On one occasion Freud came away from an argument with a taxi driver with a black eye. He rushed back to the studio to capture his disfigured face, the dark swollen mess that his left eye had become.

‘I don’t accept the information that I get when I look at myself and that’s where the trouble starts.’

Freud painted himself with the aid of mirrors rather than photographs. He preferred natural light. Although he avoided having mirrors about the house, he set them up at various places around his studio, so that he could catch himself from unexpected angles. For ‘Reflection with Two Children’ he placed a mirror on the floor. He towers over us, his body foreshortened, sinister and threatening. Two of his children stand outside the composition. Are we seeing a child’s eye view of their father?
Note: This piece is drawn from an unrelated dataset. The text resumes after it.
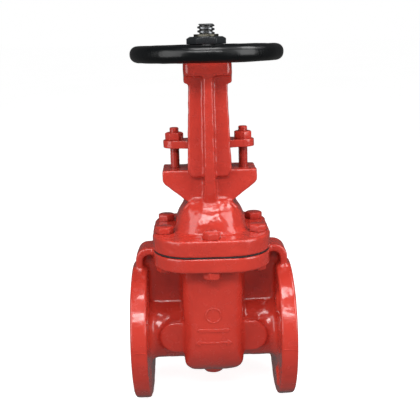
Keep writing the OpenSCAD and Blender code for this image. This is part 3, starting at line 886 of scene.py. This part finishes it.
def bonnet_is_cast(points, normals):
    """False in the cavity, the stuffing box and the bores of the crown."""
    x, y, z = points[:, 0] - axis_x, points[:, 1], points[:, 2]
    middle = np.array([axis_x, 0, BONNET_FLANGE_TOP])
    cavity = (z < CAVITY_TOP_Z) & (np.sum((points - middle) * normals, axis=1) < 0)
    cavity &= (np.abs(x) < CAVITY_X) & (np.abs(y) < CAVITY_Y)
    from_axis = np.hypot(x, y)
    stuffing_box = from_axis < BACKSEAT_R + 1.5 * MM
    cap_bore = (z > CAP_SEAT_Z - OVER) & (from_axis < CAP_R + 0.5 * MM)
    return ~(cavity | stuffing_box | cap_bore)


def round_dome(piece):
    """Draws the outer skin of the dome out to one smooth swollen shape, with no arris lines."""
    points = read_rows(piece.data.vertices, "co")
    normals = read_rows(piece.data.vertices, "normal")
    offset = points - np.array([axis_x, 0, DOME_TOP_Z - DOME_TOP_R])
    x, y, z = np.abs(offset[:, 0]), np.abs(offset[:, 1]), points[:, 2]
    plan, side = DOME_PLAN_POWER, DOME_RISE_POWER
    across = ((x / DOME_X) ** plan + (y / DOME_Y) ** plan) ** (1 / plan)
    height = np.maximum(offset[:, 2], 0) / DOME_TOP_R
    share = (across ** side + height ** side) ** (1 / side)
    weight = np.sum(offset * normals, axis=1) > 0
    weight = weight * rise(z, *DOME_FOOT_Z) * (1 - rise(z, *DOME_HEAD_Z))
    weight *= 1 - rise(z, *WING_ROOT_Z) * (1 - rise(y, *WING_ROOT_Y))
    weight *= 1 - rise(z, *RIB_ROOT_Z) * (1 - rise(x, *RIB_ROOT_X)) * (y > RIB_ROOT_FROM_Y)
    weight *= (x < DOME_X + DOME_MARGIN) & (y < DOME_Y + DOME_MARGIN) & (share < DOME_MOST_SHARE)
    points[:, :2] += (offset * (1 / np.maximum(share, 0.1) - 1)[:, None] * weight[:, None])[:, :2]
    return move_points(piece, points)


def bonnet_plugs(bm):
    """Plugs in the bolt holes, which are drilled again after the skin is made."""
    for x, y in cover_axes:
        add_disc(bm, BOLT_HOLE_PLUG_R, bonnet_lo.z, BONNET_FLANGE_TOP, x, y, 24)


def bonnet_skin_fade(co):
    """0 on the foot and the bores of the bonnet, 1 on its cast skin."""
    from_axis = math.hypot(co.x - axis_x, co.y)
    return fade(co.z - bonnet_lo.z, FACE_BAND) * fade(from_axis - BONNET_SKIN_R, BORE_BAND)


def machine_bonnet(piece):
    """Cuts the holes, bores and seats of the bonnet."""
    drills, seats = bmesh.new(), bmesh.new()
    for x, y in cover_axes:
        add_disc(drills, BOLT_HOLE_R, bonnet_lo.z - OVER, BONNET_FLANGE_TOP + OVER, x, y, 32)
        add_disc(seats, SPOT_FACE_R, BONNET_FLANGE_TOP, BONNET_FLANGE_TOP + SPOT_FACE_DEPTH, x, y)
    for x, y in stud_axes:
        add_disc(drills, BOLT_R, STUD_FOOT_Z, WING_TOP_Z + OVER, x, y, 32)
    add_disc(drills, STUFFING_R, STUFFING_Z + OVER, WING_TOP_Z + OVER)
    add_disc(drills, SLEEVE_R, CROWN_Z - OVER, CAP_SEAT_Z - OVER)
    add_disc(seats, BACKSEAT_R, BACKSEAT_Z, STUFFING_Z)
    add_disc(seats, CAP_R, CAP_SEAT_Z, bonnet_hi.z + OVER)
    boolean(piece, from_bmesh("drills", drills), "DIFFERENCE")
    boolean(piece, from_bmesh("seats", seats), "DIFFERENCE")


def make_bonnet():
    piece = remeshed("bonnet", "bonnet_casting", bonnet_plugs)
    round_dome(piece)
    fillet(piece, passes=34, proud=0.4, is_cast=bonnet_is_cast)
    roughen(piece, swell=(0.45 * MM, 11 * MM), grain=(0.18 * MM, 4 * MM), keep_true=bonnet_skin_fade)
    thin_out(piece)
    limit_to(piece, (0, -FAR, bonnet_lo.z), (face_to_face, FAR, bonnet_hi.z))
    machine_bonnet(piece)
    smooth_by_angle(piece, 40)
    return finish_piece(piece, PAINT, "casing", "bonnet")


def far_from_axis(near, band):
    """1 on the casting, 0 within near of the stem's axis."""
    def keep_true(co):
        return fade(math.hypot(co.x - axis_x, co.y) - near, band)
    return keep_true


def make_gland_flange():
    piece = remeshed("gland_flange", "gland_flange_casting", voxel=0.6 * MM, passes=6)
    skin_fade = far_from_axis(GLAND_SKIN_R, FACE_BAND)
    roughen(piece, swell=(0.2 * MM, 10 * MM), grain=(0.08 * MM, 3 * MM), keep_true=skin_fade)
    smooth_by_angle(piece, 40)
    return finish_piece(piece, PAINT, "casing", "gland_flange")


def wheel_is_cast(points, normals):
    return np.hypot(points[:, 0] - axis_x, points[:, 1]) > HUB_CAST_R


def make_handwheel():
    piece = remeshed("handwheel", "handwheel_casting", passes=6)
    fillet(piece, passes=40, proud=0.3, is_cast=wheel_is_cast)
    skin_fade = far_from_axis(HUB_SKIN_R, BORE_BAND)
    roughen(piece, swell=(0.3 * MM, 15 * MM), grain=(0.06 * MM, 4 * MM), keep_true=skin_fade)
    thin_out(piece)
    smooth_by_angle(piece, 40)
    return finish_piece(piece, BLACK, "wheel_set", "handwheel")


# ---------- fasteners ----------

def at_axis(lo, hi):
    return Matrix.Translation(((lo.x + hi.x) / 2, (lo.y + hi.y) / 2, 0))


def spun(lo, hi, i):
    """Place of fastener i, turned a little from its neighbours."""
    return at_axis(lo, hi) @ Matrix.Rotation(math.radians(37 * i % 60), 4, "Z")


def make_bonnet_bolts():
    lo, hi = cover_bolts[0]
    head = hexagon("bolt", BOLT_AF, BONNET_FLANGE_TOP, hi.z, low=False)
    soften_edges(head, 0.5 * MM, 3)
    apply_modifiers(head)
    shank_r, shank_top = BOLT_R - 0.05 * MM, BONNET_FLANGE_TOP + OVER
    shank = thread("shank", shank_r, 0.75 * MM, BOLT_PITCH, lo.z, shank_top, steps=32)
    boolean(head, shank, "UNION")
    piece = repeated("bonnet_bolt_set", head, [spun(*b, i) for i, b in enumerate(cover_bolts)])
    smooth_by_angle(piece)
    return finish_piece(piece, BOLT_PAINT, "casing", "bonnet_bolts")


def make_nuts(node, name, hole_r, upward):
    """Nuts with their chamfered face upward or downward."""
    boxes = solid_boxes(node)
    lo, hi = boxes[0]
    nut = hexagon("nut", BOLT_AF, lo.z, hi.z, low=not upward, high=upward)
    boolean(nut, revolved("hole", disc_outline(hole_r, lo.z - OVER, hi.z + OVER), 48), "DIFFERENCE")
    soften_edges(nut, 0.4 * MM, 3)
    apply_modifiers(nut)
    piece = repeated(name, nut, [spun(*b, i) for i, b in enumerate(boxes)])
    smooth_by_angle(piece)
    return finish_piece(piece, BOLT_PAINT, "casing", node)


def make_gland_studs():
    boxes = solid_boxes("gland_studs")
    lo, hi = boxes[0]
    stud = thread("stud", (hi.x - lo.x) / 2, 0.6 * MM, BOLT_PITCH, lo.z, hi.z, steps=32, point=1.6)
    piece = repeated("gland_stud_pair", stud, [at_axis(*b) for b in boxes])
    smooth_by_angle(piece)
    return finish_piece(piece, BOLT_PAINT, "casing", "gland_studs")


def make_wheel_nut():
    lo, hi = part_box("wheel_nut")
    across = min(hi.x - lo.x, hi.y - lo.y)
    nut = hexagon("wheel_nut_hexagon", across, lo.z, hi.z, low=False)
    hole = disc_outline(WHEEL_NUT_BORE_R, lo.z - OVER, hi.z + OVER)
    boolean(nut, revolved("hole", hole, 64), "DIFFERENCE")
    nut.data.transform(at_axis(lo, hi))
    soften_edges(nut, 0.5 * MM, 3)
    apply_modifiers(nut)
    smooth_by_angle(nut)
    return finish_piece(nut, NUT_BLACK, "wheel_set", "wheel_nut")


def make_stem():
    piece = welded_copy("stem", "stem_threaded")
    limit_to(piece, (axis_x - FAR, -FAR, stem_lo.z), (axis_x + FAR, FAR, THREAD_FOOT_Z + OVER))
    rod = thread(
        "rod", STEM_R, STEM_THREAD_DEPTH, STEM_PITCH, THREAD_FOOT_Z, stem_hi.z,
        left_hand=True, steps=64, point=0.8,
    )
    rod.data.transform(Matrix.Translation((axis_x, 0, 0)))
    boolean(piece, rod, "UNION")
    smooth_by_angle(piece)
    return finish_piece(piece, THREAD_STEEL, "stem_set", "stem")


def dress_node(node, material, edge=0.25 * MM):
    """A CAD node that stays, with its edges broken and a finish."""
    shown = NODES[node]
    weld = shown.modifiers.new("weld", "WELD")
    weld.merge_threshold = 1e-6
    soften_edges(shown, edge)
    shown.data.materials.clear()
    shown.data.materials.append(material)
    for face in shown.data.polygons:
        face.material_index = 0
        face.use_smooth = True
    return shown


make_body()
make_bonnet()
make_gland_flange()
make_handwheel()
make_bonnet_bolts()
make_nuts("bonnet_nuts", "bonnet_nut_set", COVER_NUT_BORE_R, upward=False)
make_nuts("gland_nuts", "gland_nut_pair", GLAND_NUT_BORE_R, upward=True)
make_gland_studs()
make_wheel_nut()
make_stem()
for finish_material, node_names in (
    (BRONZE, (
        "seat_ring_inlet", "seat_ring_outlet", "backseat_bushing", "packing_base_ring", "gland_follower",
        "wedge_facing_inlet", "wedge_facing_outlet",
    )),
    (STEEL, ("thrust_washer_lower", "thrust_washer_upper", "yoke_cap", "wheel_key")),
    (SLEEVE_BRASS, ("yoke_sleeve",)),
    (GASKET, ("bonnet_gasket",)),
    (PACKING, ("packing_rings",)),
    (IRON, ("wedge",)),
):
    for node_name in node_names:
        dress_node(node_name, finish_material)


# ---------- floor, light and camera ----------

def make_floor():
    """Big sweep that the camera sees, but that neither lights nor shows in the valve."""
    bm = bmesh.new()
    bmesh.ops.create_grid(bm, x_segments=8, y_segments=8, size=60)
    floor = from_bmesh("floor", bm)
    floor.location = (axis_x, 0, -flange_r - 0.2 * MM)
    floor.visible_diffuse = False
    floor.visible_glossy = False
    floor.data.materials.append(floor_material("pale_floor"))


def softbox(name, place, aim, size, power):
    data = bpy.data.lights.new(name, "AREA")
    data.shape = "RECTANGLE"
    data.size, data.size_y = size
    data.energy = power
    lamp = bpy.data.objects.new(name, data)
    bpy.context.scene.collection.objects.link(lamp)
    lamp.location = place
    lamp.rotation_euler = (Vector(aim) - Vector(place)).to_track_quat("-Z", "Y").to_euler()
    return lamp


def make_world():
    """White behind the valve for the camera, and a soft fill light that is stronger from below."""
    world = bpy.data.worlds.new("studio")
    bpy.context.scene.world = world
    world.use_nodes = True
    tree = world.node_tree

    def computed(kind, operation, first, second):
        node = tree.nodes.new(kind)
        node.operation = operation
        tree.links.new(first, node.inputs[0])
        if isinstance(second, bpy.types.NodeSocket):
            tree.links.new(second, node.inputs[1])
        else:
            node.inputs[1].default_value = second
        return node.outputs["Value"]

    seen = tree.nodes["Background"]
    seen.inputs["Color"].default_value = (1, 1, 1, 1)
    seen.inputs["Strength"].default_value = 1.0
    fill = tree.nodes.new("ShaderNodeBackground")
    path = tree.nodes.new("ShaderNodeLightPath")
    toward = tree.nodes.new("ShaderNodeTexCoord").outputs["Generated"]
    lean = computed("ShaderNodeVectorMath", "DOT_PRODUCT", toward, WORLD_LEAN)
    level = computed("ShaderNodeMath", "ADD", lean, WORLD_LEVEL)
    least = computed("ShaderNodeMath", "MAXIMUM", level, WORLD_LEAST)
    share = tree.nodes.new("ShaderNodeMapRange")
    share.inputs["To Min"].default_value = 1.0
    share.inputs["To Max"].default_value = WORLD_GLOSS_SHARE
    tree.links.new(path.outputs["Is Glossy Ray"], share.inputs["Value"])
    strength = computed("ShaderNodeMath", "MULTIPLY", least, share.outputs[0])
    tree.links.new(strength, fill.inputs["Strength"])
    mix = tree.nodes.new("ShaderNodeMixShader")
    tree.links.new(path.outputs["Is Camera Ray"], mix.inputs[0])
    tree.links.new(fill.outputs[0], mix.inputs[1])
    tree.links.new(seen.outputs[0], mix.inputs[2])
    tree.links.new(mix.outputs[0], tree.nodes["World Output"].inputs[0])


def make_camera():
    data = bpy.data.cameras.new("camera")
    data.lens = CAMERA_LENS
    data.sensor_width = CAMERA_SENSOR
    camera = bpy.data.objects.new("camera", data)
    bpy.context.scene.collection.objects.link(camera)
    camera.matrix_world = (
        Matrix.Translation(CAMERA_PLACE)
        @ Matrix.Rotation(-CAMERA_YAW, 4, "Z")
        @ Matrix.Rotation(math.pi / 2 - CAMERA_PITCH, 4, "X")
        @ Matrix.Rotation(-CAMERA_ROLL, 4, "Z")
    )
    bpy.context.scene.camera = camera


def make_lights():
    middle, foot = (axis_x, 0, 0.12), (axis_x, 0, 0.02)
    softbox("softbox_left", (-0.75, -0.6, 0.5), middle, size=(0.7, 1.1), power=5.8)
    softbox("softbox_right", (0.95, -0.55, 0.5), middle, size=(0.55, 0.9), power=5.6)
    softbox("softbox_top", (0.1, -0.35, 1.2), middle, size=(0.5, 0.3), power=4.0)
    softbox("softbox_top_right", (0.66, -0.05, 1.0), middle, size=(0.35, 0.35), power=2.6)
    softbox("softbox_front", (0.0, -1.45, 1.25), foot, size=(1.3, 0.33), power=13.5)


make_floor()
make_world()
make_camera()
make_lights()
bpy.context.scene.view_settings.view_transform = "Standard"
Of course, most of us nowadays are given to self-reflection in some form or another. We like to consider and compare our appearance, our character, our achievements. But for the most part we tend to look in the mirror square-on. We see a consistent picture of ourselves, from just one perspective. It is merely selfie-awareness.

Freud suggests that we should be sceptical of this image; that we should try to capture ourselves unawares; to see ourselves as others see us. If we want a proper reflection of our true self, why not ask our friends and colleagues, our partners and families? How do you see me? What do you make of me? What are my strengths? Where am I going wrong? We should seek to see ourselves from unexpected angles.

'I don’t want to retire. I want to paint myself to death.’

When he was 70 Freud painted himself nude for the first time. With unflinching frankness he conveyed the frailty of his ageing body, posing with unlaced boots, brandishing his easel and palette knife, proud of the tools of his trade. He kept reworking the portrait over several months, never quite satisfied.

‘I couldn’t scrap it, because I would be doing away with myself.’

'One day you're going to have to face
A deep dark truthful mirror.
And it's going to tell you things that I still love you too much to say.’